## Exercise directions
Reproduce every entry in the listing without alteration.

## Information given
···

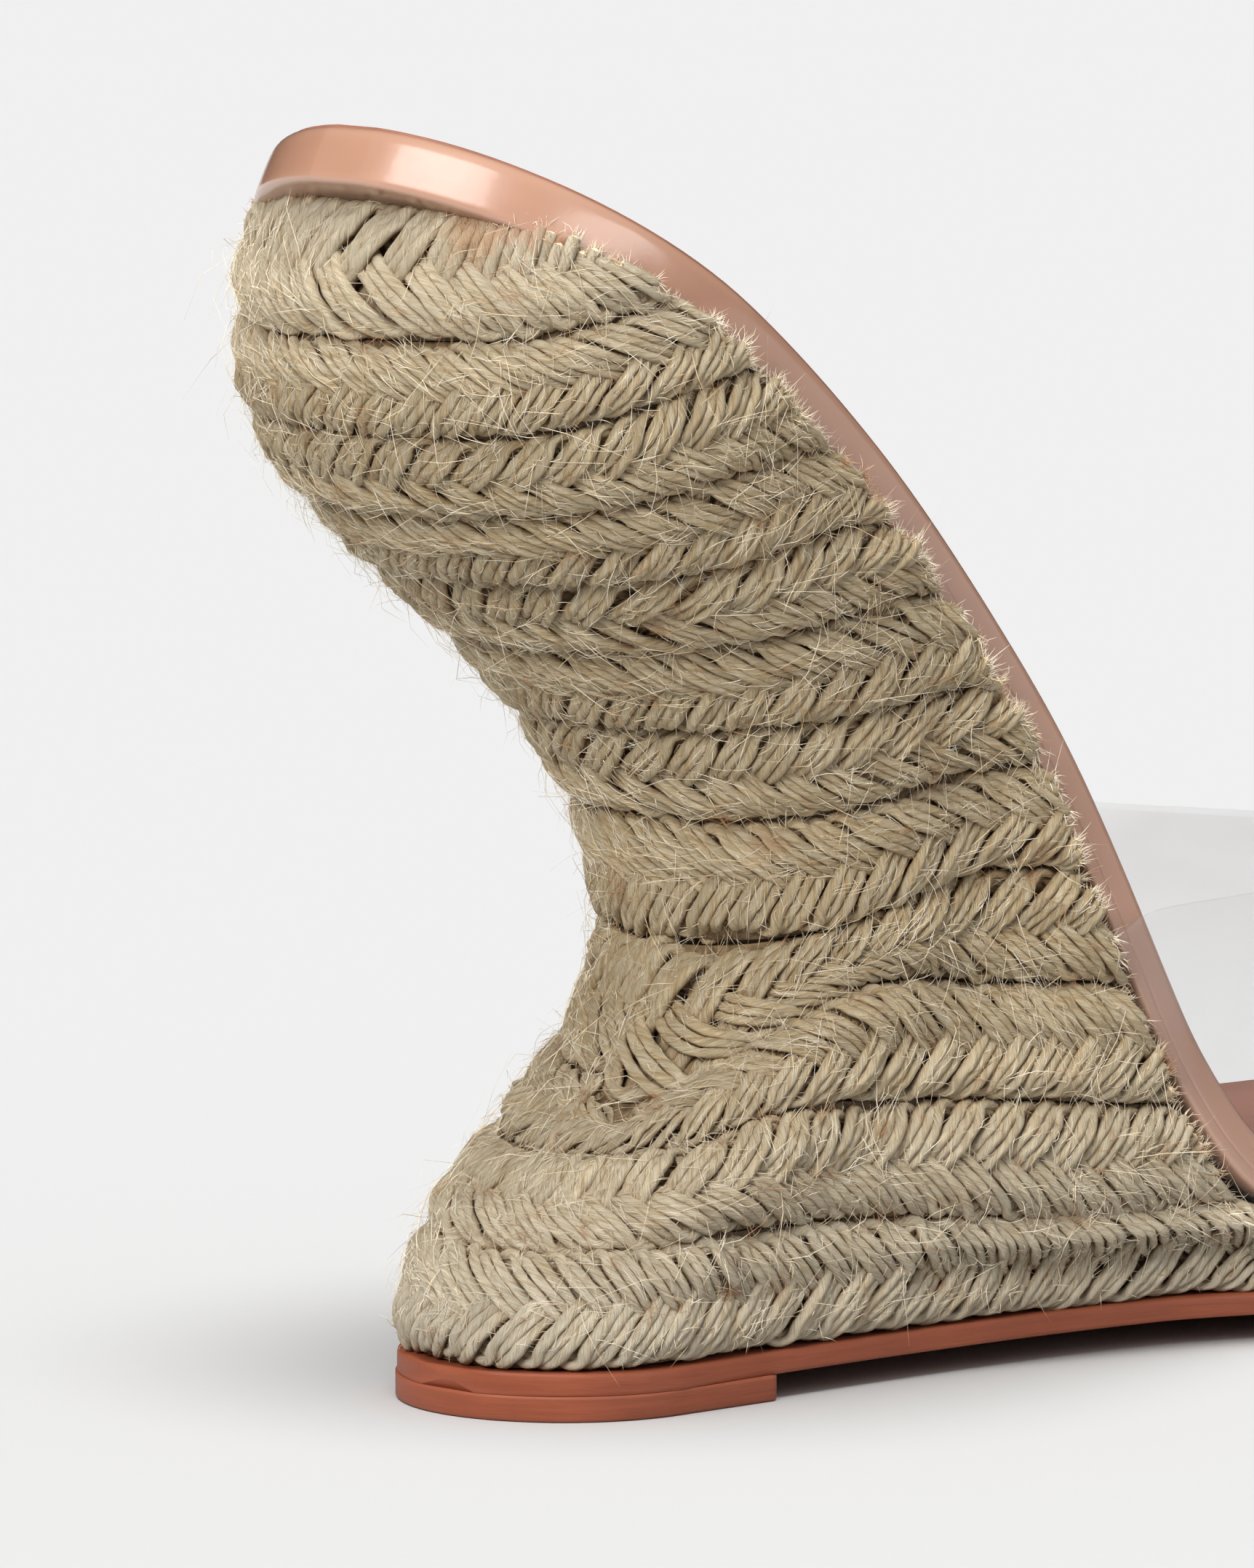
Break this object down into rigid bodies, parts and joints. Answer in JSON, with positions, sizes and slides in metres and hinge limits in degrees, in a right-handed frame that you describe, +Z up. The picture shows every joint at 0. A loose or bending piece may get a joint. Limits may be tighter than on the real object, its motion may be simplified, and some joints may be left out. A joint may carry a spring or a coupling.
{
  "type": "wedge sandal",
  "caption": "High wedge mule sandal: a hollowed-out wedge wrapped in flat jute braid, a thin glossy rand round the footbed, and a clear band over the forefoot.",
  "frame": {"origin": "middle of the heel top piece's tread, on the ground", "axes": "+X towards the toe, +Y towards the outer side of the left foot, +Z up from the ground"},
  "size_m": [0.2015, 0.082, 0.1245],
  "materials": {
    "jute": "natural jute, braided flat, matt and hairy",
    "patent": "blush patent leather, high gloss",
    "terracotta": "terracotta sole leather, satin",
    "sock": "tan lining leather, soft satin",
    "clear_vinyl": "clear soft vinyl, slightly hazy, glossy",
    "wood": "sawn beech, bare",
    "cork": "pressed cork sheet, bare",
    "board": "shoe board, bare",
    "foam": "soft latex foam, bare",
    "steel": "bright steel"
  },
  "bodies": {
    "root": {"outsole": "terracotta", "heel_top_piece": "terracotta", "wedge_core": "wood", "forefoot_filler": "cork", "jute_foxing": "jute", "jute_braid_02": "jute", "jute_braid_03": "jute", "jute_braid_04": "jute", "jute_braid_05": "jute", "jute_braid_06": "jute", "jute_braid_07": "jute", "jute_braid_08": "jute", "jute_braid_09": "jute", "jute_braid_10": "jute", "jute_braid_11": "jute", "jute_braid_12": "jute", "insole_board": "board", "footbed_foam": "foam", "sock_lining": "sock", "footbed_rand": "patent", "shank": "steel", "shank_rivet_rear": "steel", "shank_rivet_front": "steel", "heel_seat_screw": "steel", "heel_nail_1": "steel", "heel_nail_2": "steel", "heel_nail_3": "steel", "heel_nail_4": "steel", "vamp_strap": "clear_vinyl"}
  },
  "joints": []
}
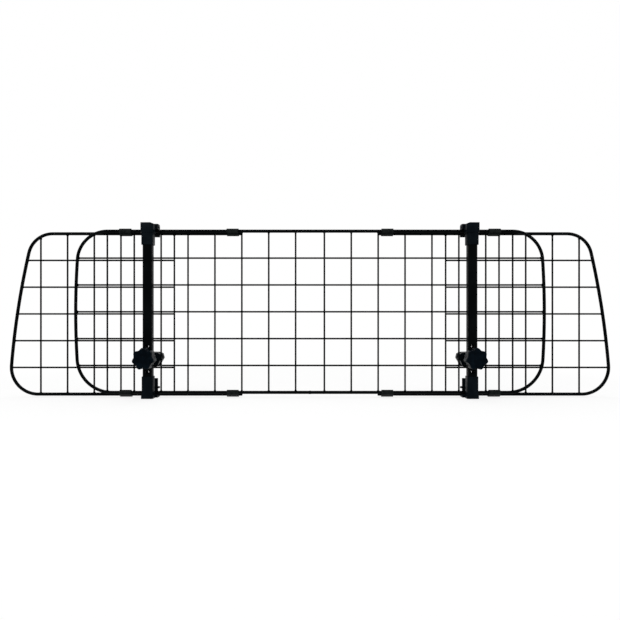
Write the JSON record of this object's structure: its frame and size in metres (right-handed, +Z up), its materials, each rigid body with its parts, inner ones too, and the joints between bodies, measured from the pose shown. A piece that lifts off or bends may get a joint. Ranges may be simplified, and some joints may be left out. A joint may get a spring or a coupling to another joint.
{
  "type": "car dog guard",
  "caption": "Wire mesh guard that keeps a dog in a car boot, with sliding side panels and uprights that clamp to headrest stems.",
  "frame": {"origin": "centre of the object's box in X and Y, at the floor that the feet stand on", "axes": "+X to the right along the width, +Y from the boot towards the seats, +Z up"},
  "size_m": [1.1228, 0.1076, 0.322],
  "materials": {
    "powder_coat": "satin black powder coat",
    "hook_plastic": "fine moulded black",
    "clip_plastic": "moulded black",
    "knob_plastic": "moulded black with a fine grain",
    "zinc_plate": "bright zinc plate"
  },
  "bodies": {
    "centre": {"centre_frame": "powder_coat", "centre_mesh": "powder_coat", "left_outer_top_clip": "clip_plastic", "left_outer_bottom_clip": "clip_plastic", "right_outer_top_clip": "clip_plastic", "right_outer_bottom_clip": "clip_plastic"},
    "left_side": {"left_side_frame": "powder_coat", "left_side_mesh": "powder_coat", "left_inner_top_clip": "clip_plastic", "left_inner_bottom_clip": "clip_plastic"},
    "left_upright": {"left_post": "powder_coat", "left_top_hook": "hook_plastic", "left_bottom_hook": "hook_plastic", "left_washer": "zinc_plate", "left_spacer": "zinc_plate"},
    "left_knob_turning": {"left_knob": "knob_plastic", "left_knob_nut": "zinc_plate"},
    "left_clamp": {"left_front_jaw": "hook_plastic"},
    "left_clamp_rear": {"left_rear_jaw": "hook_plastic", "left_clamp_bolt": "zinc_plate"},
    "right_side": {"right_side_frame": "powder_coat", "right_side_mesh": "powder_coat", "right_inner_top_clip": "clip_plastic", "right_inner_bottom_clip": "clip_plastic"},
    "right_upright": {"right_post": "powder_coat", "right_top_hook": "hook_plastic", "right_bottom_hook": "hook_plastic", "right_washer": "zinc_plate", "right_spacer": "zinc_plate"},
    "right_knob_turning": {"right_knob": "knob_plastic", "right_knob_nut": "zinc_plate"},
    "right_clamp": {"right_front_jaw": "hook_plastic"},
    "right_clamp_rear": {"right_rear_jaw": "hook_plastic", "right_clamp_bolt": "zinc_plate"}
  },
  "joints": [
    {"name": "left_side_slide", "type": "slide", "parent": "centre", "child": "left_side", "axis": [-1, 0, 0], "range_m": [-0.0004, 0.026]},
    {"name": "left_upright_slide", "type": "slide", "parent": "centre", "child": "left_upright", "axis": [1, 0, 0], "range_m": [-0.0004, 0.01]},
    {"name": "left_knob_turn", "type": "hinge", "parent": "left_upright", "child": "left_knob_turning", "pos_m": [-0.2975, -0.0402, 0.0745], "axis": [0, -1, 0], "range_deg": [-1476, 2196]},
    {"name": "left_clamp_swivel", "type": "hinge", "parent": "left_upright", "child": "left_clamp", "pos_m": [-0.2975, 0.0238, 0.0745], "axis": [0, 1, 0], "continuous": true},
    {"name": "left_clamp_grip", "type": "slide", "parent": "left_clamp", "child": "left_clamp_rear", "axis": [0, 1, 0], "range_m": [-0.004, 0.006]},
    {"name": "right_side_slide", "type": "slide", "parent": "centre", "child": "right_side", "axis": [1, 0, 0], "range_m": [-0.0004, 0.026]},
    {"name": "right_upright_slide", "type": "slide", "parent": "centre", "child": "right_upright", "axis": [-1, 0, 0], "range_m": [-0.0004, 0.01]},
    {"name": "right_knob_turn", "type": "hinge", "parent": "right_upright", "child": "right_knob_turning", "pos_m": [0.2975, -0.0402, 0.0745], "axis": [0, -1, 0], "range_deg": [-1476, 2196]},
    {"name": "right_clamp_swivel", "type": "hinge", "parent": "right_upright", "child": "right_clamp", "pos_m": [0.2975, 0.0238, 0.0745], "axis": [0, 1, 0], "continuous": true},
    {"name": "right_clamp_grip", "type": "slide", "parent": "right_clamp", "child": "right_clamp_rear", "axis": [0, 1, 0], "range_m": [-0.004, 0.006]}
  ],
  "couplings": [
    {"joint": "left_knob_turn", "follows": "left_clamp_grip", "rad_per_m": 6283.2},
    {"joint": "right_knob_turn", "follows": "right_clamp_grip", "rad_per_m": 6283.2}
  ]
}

···

## Task output
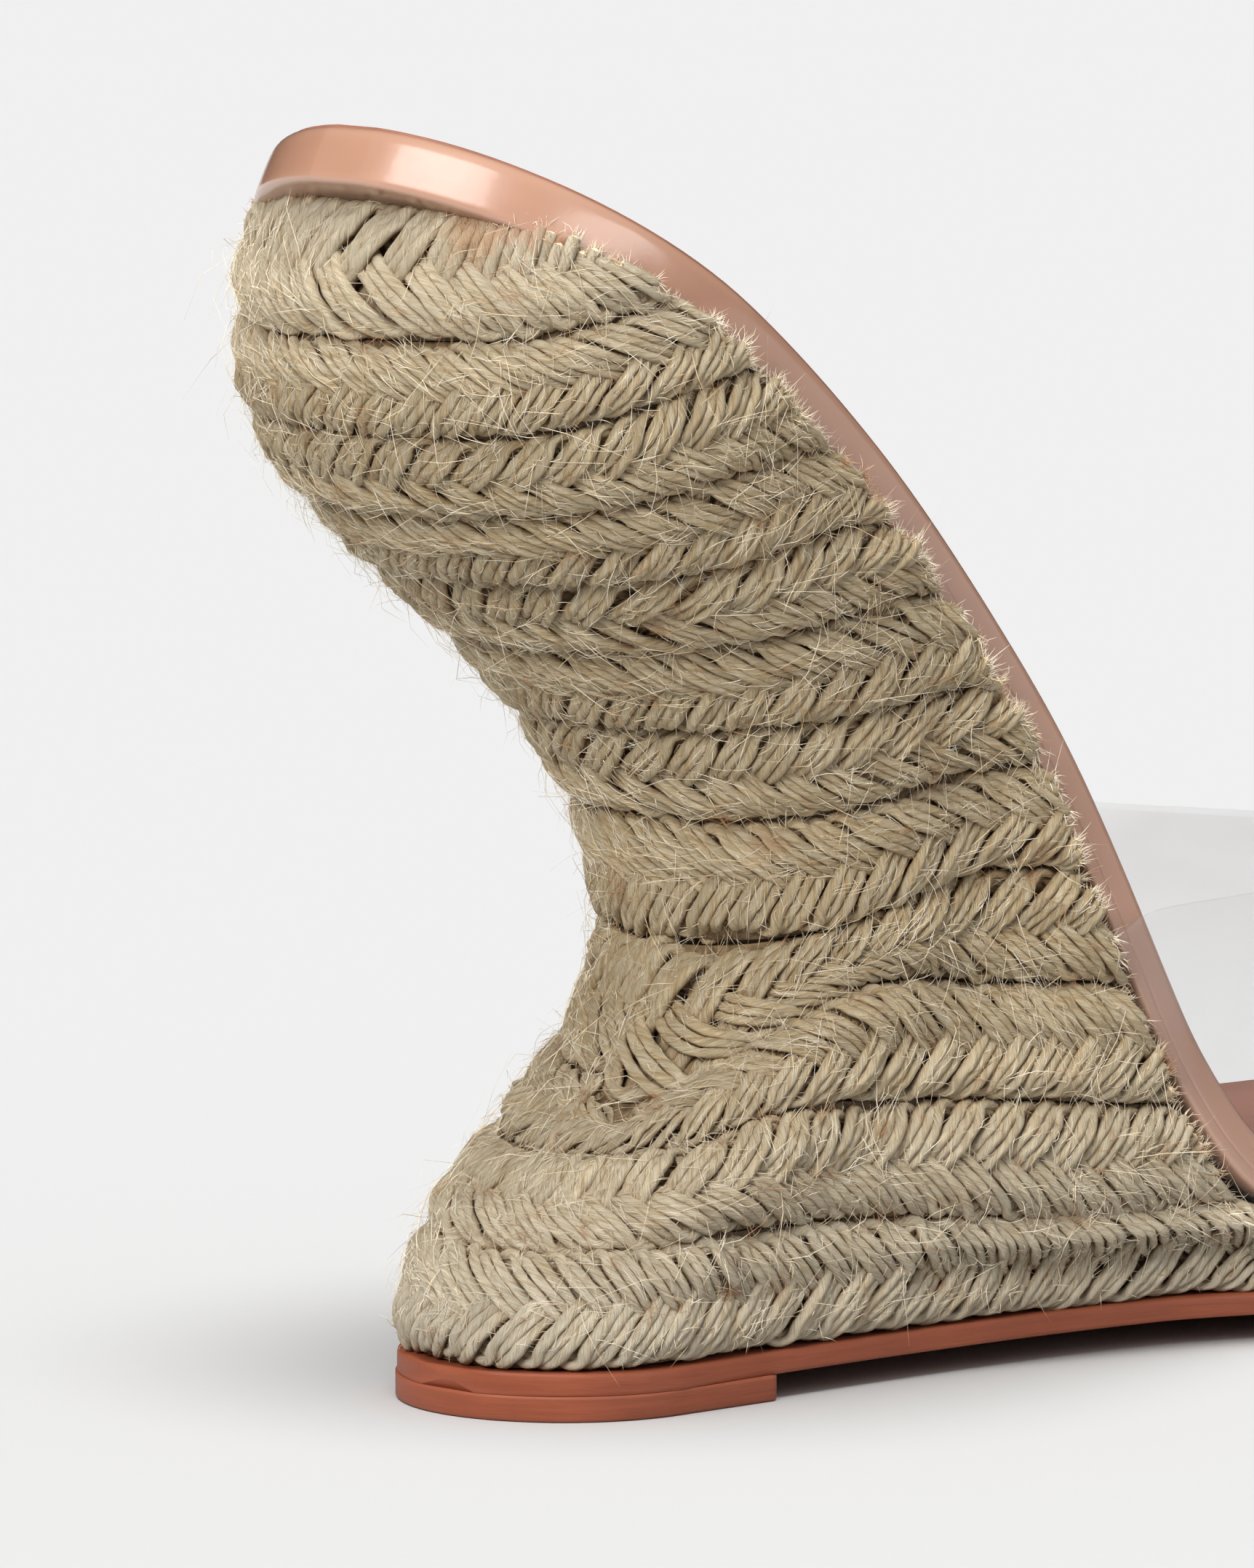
Break this object down into rigid bodies, parts and joints. Answer in JSON, with positions, sizes and slides in metres and hinge limits in degrees, in a right-handed frame that you describe, +Z up. The picture shows every joint at 0. A loose or bending piece may get a joint. Limits may be tighter than on the real object, its motion may be simplified, and some joints may be left out. A joint may carry a spring or a coupling.
{
  "type": "wedge sandal",
  "caption": "High wedge mule sandal: a hollowed-out wedge wrapped in flat jute braid, a thin glossy rand round the footbed, and a clear band over the forefoot.",
  "frame": {"origin": "middle of the heel top piece's tread, on the ground", "axes": "+X towards the toe, +Y towards the outer side of the left foot, +Z up from the ground"},
  "size_m": [0.2015, 0.082, 0.1245],
  "materials": {
    "jute": "natural jute, braided flat, matt and hairy",
    "patent": "blush patent leather, high gloss",
    "terracotta": "terracotta sole leather, satin",
    "sock": "tan lining leather, soft satin",
    "clear_vinyl": "clear soft vinyl, slightly hazy, glossy",
    "wood": "sawn beech, bare",
    "cork": "pressed cork sheet, bare",
    "board": "shoe board, bare",
    "foam": "soft latex foam, bare",
    "steel": "bright steel"
  },
  "bodies": {
    "root": {"outsole": "terracotta", "heel_top_piece": "terracotta", "wedge_core": "wood", "forefoot_filler": "cork", "jute_foxing": "jute", "jute_braid_02": "jute", "jute_braid_03": "jute", "jute_braid_04": "jute", "jute_braid_05": "jute", "jute_braid_06": "jute", "jute_braid_07": "jute", "jute_braid_08": "jute", "jute_braid_09": "jute", "jute_braid_10": "jute", "jute_braid_11": "jute", "jute_braid_12": "jute", "insole_board": "board", "footbed_foam": "foam", "sock_lining": "sock", "footbed_rand": "patent", "shank": "steel", "shank_rivet_rear": "steel", "shank_rivet_front": "steel", "heel_seat_screw": "steel", "heel_nail_1": "steel", "heel_nail_2": "steel", "heel_nail_3": "steel", "heel_nail_4": "steel", "vamp_strap": "clear_vinyl"}
  },
  "joints": []
}
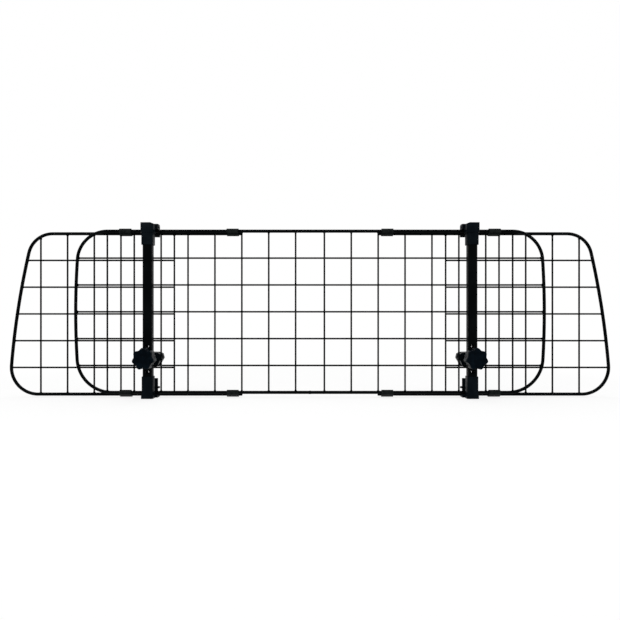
Write the JSON record of this object's structure: its frame and size in metres (right-handed, +Z up), its materials, each rigid body with its parts, inner ones too, and the joints between bodies, measured from the pose shown. A piece that lifts off or bends may get a joint. Ranges may be simplified, and some joints may be left out. A joint may get a spring or a coupling to another joint.
{
  "type": "car dog guard",
  "caption": "Wire mesh guard that keeps a dog in a car boot, with sliding side panels and uprights that clamp to headrest stems.",
  "frame": {"origin": "centre of the object's box in X and Y, at the floor that the feet stand on", "axes": "+X to the right along the width, +Y from the boot towards the seats, +Z up"},
  "size_m": [1.1228, 0.1076, 0.322],
  "materials": {
    "powder_coat": "satin black powder coat",
    "hook_plastic": "fine moulded black",
    "clip_plastic": "moulded black",
    "knob_plastic": "moulded black with a fine grain",
    "zinc_plate": "bright zinc plate"
  },
  "bodies": {
    "centre": {"centre_frame": "powder_coat", "centre_mesh": "powder_coat", "left_outer_top_clip": "clip_plastic", "left_outer_bottom_clip": "clip_plastic", "right_outer_top_clip": "clip_plastic", "right_outer_bottom_clip": "clip_plastic"},
    "left_side": {"left_side_frame": "powder_coat", "left_side_mesh": "powder_coat", "left_inner_top_clip": "clip_plastic", "left_inner_bottom_clip": "clip_plastic"},
    "left_upright": {"left_post": "powder_coat", "left_top_hook": "hook_plastic", "left_bottom_hook": "hook_plastic", "left_washer": "zinc_plate", "left_spacer": "zinc_plate"},
    "left_knob_turning": {"left_knob": "knob_plastic", "left_knob_nut": "zinc_plate"},
    "left_clamp": {"left_front_jaw": "hook_plastic"},
    "left_clamp_rear": {"left_rear_jaw": "hook_plastic", "left_clamp_bolt": "zinc_plate"},
    "right_side": {"right_side_frame": "powder_coat", "right_side_mesh": "powder_coat", "right_inner_top_clip": "clip_plastic", "right_inner_bottom_clip": "clip_plastic"},
    "right_upright": {"right_post": "powder_coat", "right_top_hook": "hook_plastic", "right_bottom_hook": "hook_plastic", "right_washer": "zinc_plate", "right_spacer": "zinc_plate"},
    "right_knob_turning": {"right_knob": "knob_plastic", "right_knob_nut": "zinc_plate"},
    "right_clamp": {"right_front_jaw": "hook_plastic"},
    "right_clamp_rear": {"right_rear_jaw": "hook_plastic", "right_clamp_bolt": "zinc_plate"}
  },
  "joints": [
    {"name": "left_side_slide", "type": "slide", "parent": "centre", "child": "left_side", "axis": [-1, 0, 0], "range_m": [-0.0004, 0.026]},
    {"name": "left_upright_slide", "type": "slide", "parent": "centre", "child": "left_upright", "axis": [1, 0, 0], "range_m": [-0.0004, 0.01]},
    {"name": "left_knob_turn", "type": "hinge", "parent": "left_upright", "child": "left_knob_turning", "pos_m": [-0.2975, -0.0402, 0.0745], "axis": [0, -1, 0], "range_deg": [-1476, 2196]},
    {"name": "left_clamp_swivel", "type": "hinge", "parent": "left_upright", "child": "left_clamp", "pos_m": [-0.2975, 0.0238, 0.0745], "axis": [0, 1, 0], "continuous": true},
    {"name": "left_clamp_grip", "type": "slide", "parent": "left_clamp", "child": "left_clamp_rear", "axis": [0, 1, 0], "range_m": [-0.004, 0.006]},
    {"name": "right_side_slide", "type": "slide", "parent": "centre", "child": "right_side", "axis": [1, 0, 0], "range_m": [-0.0004, 0.026]},
    {"name": "right_upright_slide", "type": "slide", "parent": "centre", "child": "right_upright", "axis": [-1, 0, 0], "range_m": [-0.0004, 0.01]},
    {"name": "right_knob_turn", "type": "hinge", "parent": "right_upright", "child": "right_knob_turning", "pos_m": [0.2975, -0.0402, 0.0745], "axis": [0, -1, 0], "range_deg": [-1476, 2196]},
    {"name": "right_clamp_swivel", "type": "hinge", "parent": "right_upright", "child": "right_clamp", "pos_m": [0.2975, 0.0238, 0.0745], "axis": [0, 1, 0], "continuous": true},
    {"name": "right_clamp_grip", "type": "slide", "parent": "right_clamp", "child": "right_clamp_rear", "axis": [0, 1, 0], "range_m": [-0.004, 0.006]}
  ],
  "couplings": [
    {"joint": "left_knob_turn", "follows": "left_clamp_grip", "rad_per_m": 6283.2},
    {"joint": "right_knob_turn", "follows": "right_clamp_grip", "rad_per_m": 6283.2}
  ]
}